The aim of this work is to present a global ionospheric prediction model based on deep learning (DL) to forecast Total Electron Content 24 hours in advance under different space weather conditions. Three different DL techniques have been compared to select the most suitable for the purpose of an operational service: Long Short Term Memory (LSTM), Gated Recurrent Units (GRU) and Convolutional Neural Networks (CNN). The modeling approach inherits and extends what has been proposed by Cesaroni and co-authors (2020). We use TEC on 18 selected grid points of Global Ionospheric Maps (GIMs) as the target parameter and Kp index as the external input. We use a dataset from 2005-2016 for training and testing, we also analyze case studies from 2017 under different geomagnetic conditions.
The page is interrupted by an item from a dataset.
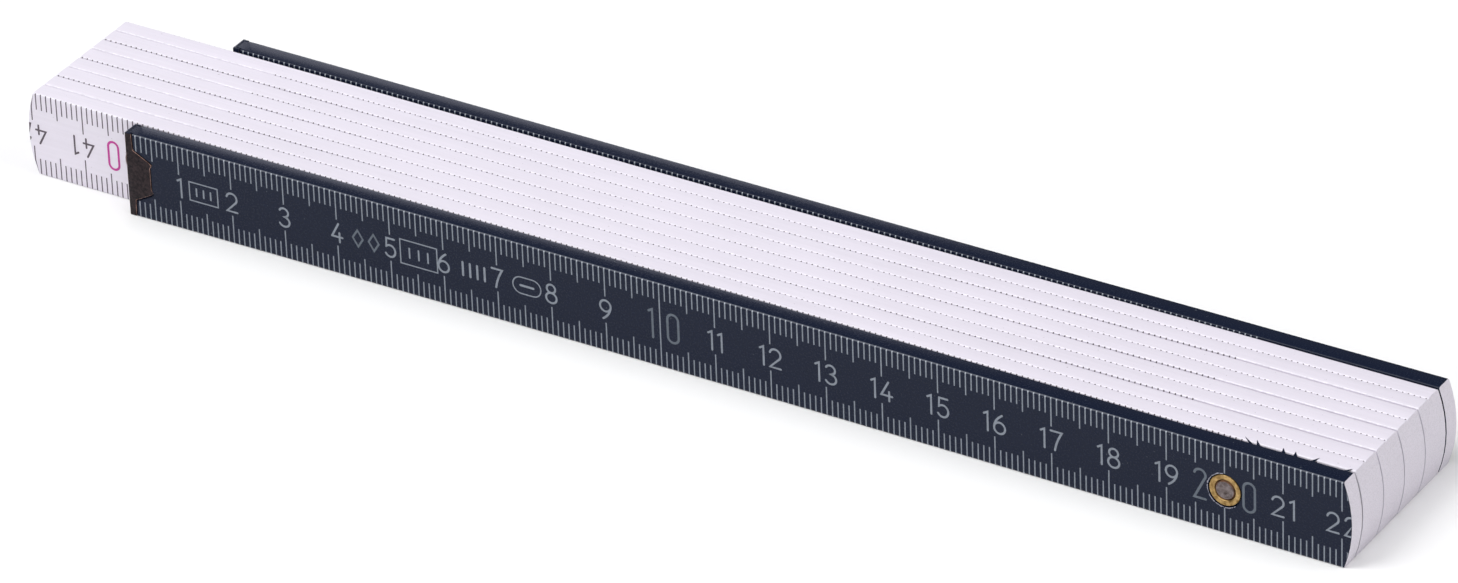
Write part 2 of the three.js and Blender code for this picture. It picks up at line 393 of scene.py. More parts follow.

Results show that CNN models have better predictive capabilities than the other two DL models, even under geomagnetically disturbed conditions. Considering the first 24 hours of forecasting, CNN exhibits errors between 0.5 and 2 TECu, while LSTM and GRU errors can reach 3 TECu. We also show how all the proposed models outperform the two naive models: the so-called “frozen ionosphere” and a 27 days averaged model.

Moreover, we implemented the models using incremental training to update them as new data arrives and thus the trained model is able to adapt to rapid changes within the previous 24 hs to the forecasting. Thus, the proposed model can be implemented in an operative manner for Space Weather applications and services.